Lo mismo es válido para otras amenidades urbanas valiosas. En comparación con los residentes de los suburbios, las habitantes de las ciudades tienden a pasar menos tiempo en sus departamentos más pequeños y más tiempo en espacios públicos compartidos. Pero el Central Park de Nueva York, el Hyde Park de Londres o el Bois de Boulogne de París, que están disponibles para todos de manera gratuita, pronto se convertirían en clubes de campo o barrios cerrados si cayeran en manos del mercado.
Como el grueso de los costos del transporte son fijos, en el sentido de que se incurre en ellos en el momento de la construcción, las ciudades tienen muchos grados de libertad para decidir quién paga por ellos y cuándo. Consideremos un sistema de metro: ¿qué porcentaje del costo debería ser pagado por las futuras generaciones, los jóvenes, las personas mayores y la población en edad laboral? ¿Cuánto deberían pagar los usuarios del sistema y cuánto quienes se benefician de una menor congestión en las calles o del incremento del precio de los inmuebles gracias a su proximidad a una estación?
Aún más importante, ¿qué porcentaje de la asignación del espacio urbano debería dejarse en manos de los mercados, donde cada dólar vale lo mismo, y cuánto dedicarse a un mecanismo que trate a todos los ciudadanos por igual? Como señaló Michael Sandel de Harvard: “Cuantas más cosas puede comprar el dinero, más difícil es ser pobre”. Si el acceso a barrios seguros, buenos empleos y espacios públicos está limitado por la falta de dinero, los pobres tenderán a considerar injusta la asignación que resulte del mercado.

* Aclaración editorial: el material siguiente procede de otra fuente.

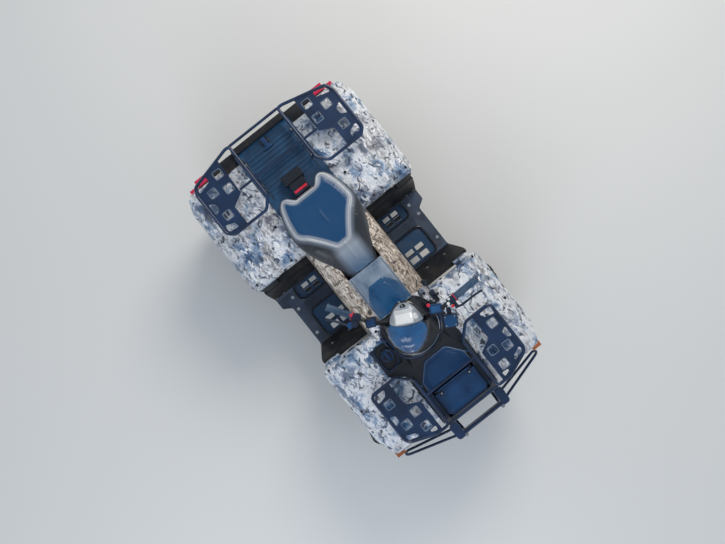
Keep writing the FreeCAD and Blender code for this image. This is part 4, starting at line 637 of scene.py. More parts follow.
def smoothLine(points, steps):
    # Catmull-Rom curve through points, in plain lists
    line = []
    for index in range(len(points) - 1):
        before = points[max(index - 1, 0)]
        start, end = points[index], points[index + 1]
        after = points[min(index + 2, len(points) - 1)]
        for step in range(steps):
            t = step / steps
            line.append([0.5 * (2 * b + (c - a) * t + (2 * a - 5 * b + 4 * c - d) * t * t
                                + (3 * b - a - 3 * c + d) * t ** 3)
                         for a, b, c, d in zip(before, start, end, after)])
    line.append(list(points[-1]))
    return line


def tyreSection(size):
    # Half section from the middle of the tread to the bead, as (across, radius)
    half, top = size["width"] / 2, size["radius"] - size["lug"]
    return smoothLine([
        (0, top), (half - 62, top - 1), (half - 40, top - 7), (half - 20, top - 22), (half - 6, top - 46),
        (half - 1, top - 74), (half - 3, top - 104), (half - 9, top - 124), (half - 14, top - 136),
        (half - 20, rimRadius + 4), (half - 24, rimRadius + 0.5)], 4)


def spinSection(name, section, segments, closed=False):
    # Section as (across, radius) turned about Y
    points, faces = [], []
    for turn in range(segments):
        angle = 2 * math.pi * turn / segments
        points += [(r * math.sin(angle) / 1000, y / 1000, r * math.cos(angle) / 1000) for y, r in section]
    count = len(section)
    for turn in range(segments):
        here, there = turn * count, (turn + 1) % segments * count
        for index in range(count if closed else count - 1):
            after = (index + 1) % count
            faces.append((here + index, there + index, there + after, here + after))
    return tidyMesh(shapeMesh(name, points, faces))


def lugMesh(size):
    # One pitch of the tread: a swept bar on each side that runs over the shoulder, and a short block between
    half, lug = size["width"] / 2, size["lug"]
    section = tyreSection(size)
    pitch = 360 / size["pitches"]
    bars = [
        # start across, end across, width, shift in pitches, side
        (6, half + 4, size["lugWidth"], 0.0, 1), (6, half + 4, size["lugWidth"], 0.5, -1),
        (half * lugShape["short"], half + 4, size["lugWidth"] * 0.7, 0.5, 1),
        (half * lugShape["short"], half + 4, size["lugWidth"] * 0.7, 0.0, -1),
    ]
    points, faces = [], []
    stations = lugShape["stations"]
    for start, end, width, shift, side in bars:
        base = len(points)
        for step in range(stations):
            share = step / (stations - 1)
            # Walk along the section by its own length, from the middle over the shoulder
            reach = start + (end + lugShape["pastShoulder"] - start) * share
            walked, index = 0.0, 0
            while index < len(section) - 2:
                run = math.dist(section[index], section[index + 1])
                if walked + run >= reach:
                    break
                walked += run
                index += 1
            (y0, r0), (y1, r1) = section[index], section[index + 1]
            part = min(1, (reach - walked) / max(math.dist(section[index], section[index + 1]), 1e-6))
            y, r = y0 + (y1 - y0) * part, r0 + (r1 - r0) * part
            length = math.dist((y0, r0), (y1, r1))
            normal = (-(r1 - r0) / length, (y1 - y0) / length)
            tapered = max(0, share - lugShape["taperFrom"]) / lugShape["taperLength"]
            rise = lug * (1 - lugShape["taper"] * tapered)
            rise = min(rise, size["radius"] - r if normal[1] > 0.5 else rise)
            sweep = size["sweep"] * share ** lugShape["sweepPower"]
            middle = math.radians(shift * pitch + sweep)
            for lift, spread in ((lugShape["sunk"], lugShape["footShare"]), (rise, lugShape["crestShare"])):
                outY, outR = y + normal[0] * lift, r + normal[1] * lift
                outY = min(outY, half - 0.2)
                for way in (-1, 1):
                    angle = middle + way * width * spread / 2 / outR
                    points.append((outR * math.sin(angle) / 1000, side * outY / 1000,
                                   outR * math.cos(angle) / 1000))
        for step in range(stations - 1):
            a, b = base + step * 4, base + step * 4 + 4
            faces += [(a + 2, a + 3, b + 3, b + 2), (a, a + 2, b + 2, b), (a + 3, a + 1, b + 1, b + 3),
                      (a + 1, a, b, b + 1)]
        end = base + (stations - 1) * 4
        faces += [(base, base + 1, base + 3, base + 2), (end, end + 2, end + 3, end + 1)]
    return tidyMesh(shapeMesh("lug_pitch", points, faces))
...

Nada de esto justifica los subsidios a la gasolina. Todo lo contrario: estos recursos deberían utilizarse de manera mucho más eficiente y justa en garantizar que todos tengamos acceso a las oportunidades y placeres de la vida social. Pero lo que la gente espera, y lo que los gobiernos deberían brindar, son políticas que mejoren la calidad del espacio público compartido y la eficiencia y disponibilidad de los medios para recorrerlo.